I think what is important for us is profitability and we are always driven by profitability rather than someone talking about 2%, 3%, 4% here and there in terms of mega wattage on a quarterly basis. Annual numbers are what are relevant.
Secondly, with respect to the order book. For us, what was most important was to get into the most leading power producers, which was strategic and we have achieved that by having initial orders from leading power producers, both PSU and private, whether it was NTPC and then we got two or three orders from NTPC.
In fact, I remember concerns earlier that we were only focused on PSUs, 2 years ago. So then we refocused and spread ourselves across some of the largest IPPs, be it CESC, be it Continuum, be it Hero, be it Amplus, be it Gentari, Inox Clean, Oyster, NLC and I think what we are doing at this point in time is both horizontal and vertical growth, where we are not just building on the existing relationships, but we continue to enter newer names. So, First Energy was one.
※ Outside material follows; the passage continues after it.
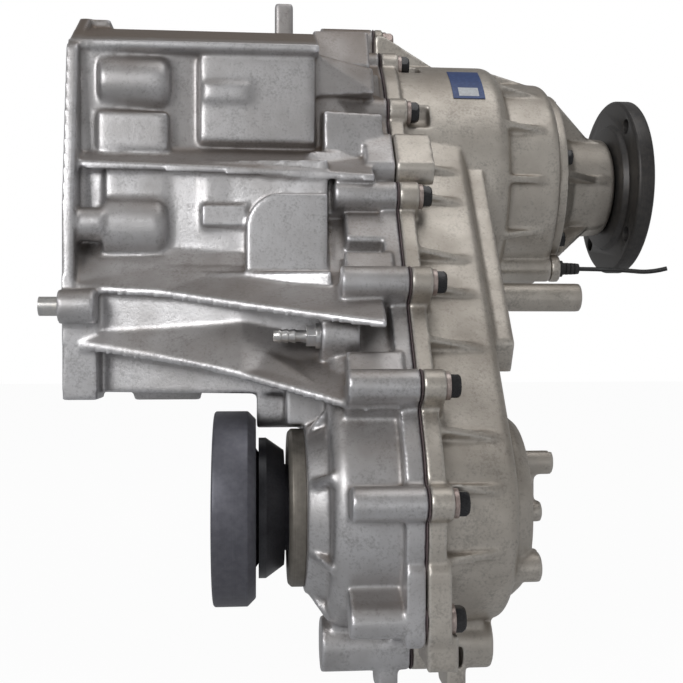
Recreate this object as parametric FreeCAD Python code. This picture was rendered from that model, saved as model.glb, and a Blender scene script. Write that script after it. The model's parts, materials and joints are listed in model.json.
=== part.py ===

Over the course of the next couple of months you will probably hear a couple of newer names, which our team has been working on and is in final stages of closing out with those guys. Important is to get into one new customer and once you get in, you keep expanding with those guys.
So, I think just to sum it up, we are very clear on our execution numbers and I think we are very, very solid in terms of the current order book and in terms of the visibility of building on this plus the fact that we have participated in multiple PSU tenders after a point in time to get back more volume in the PSU market. Thank you and look forward to connecting with you all in the next quarter.
Management:
Thank you so much.
Management:
Thank you.
Moderator:
Thank you. On behalf of JM Financial, that concludes this conference. Thank you for joining us and you may now disconnect your lines. Thank you.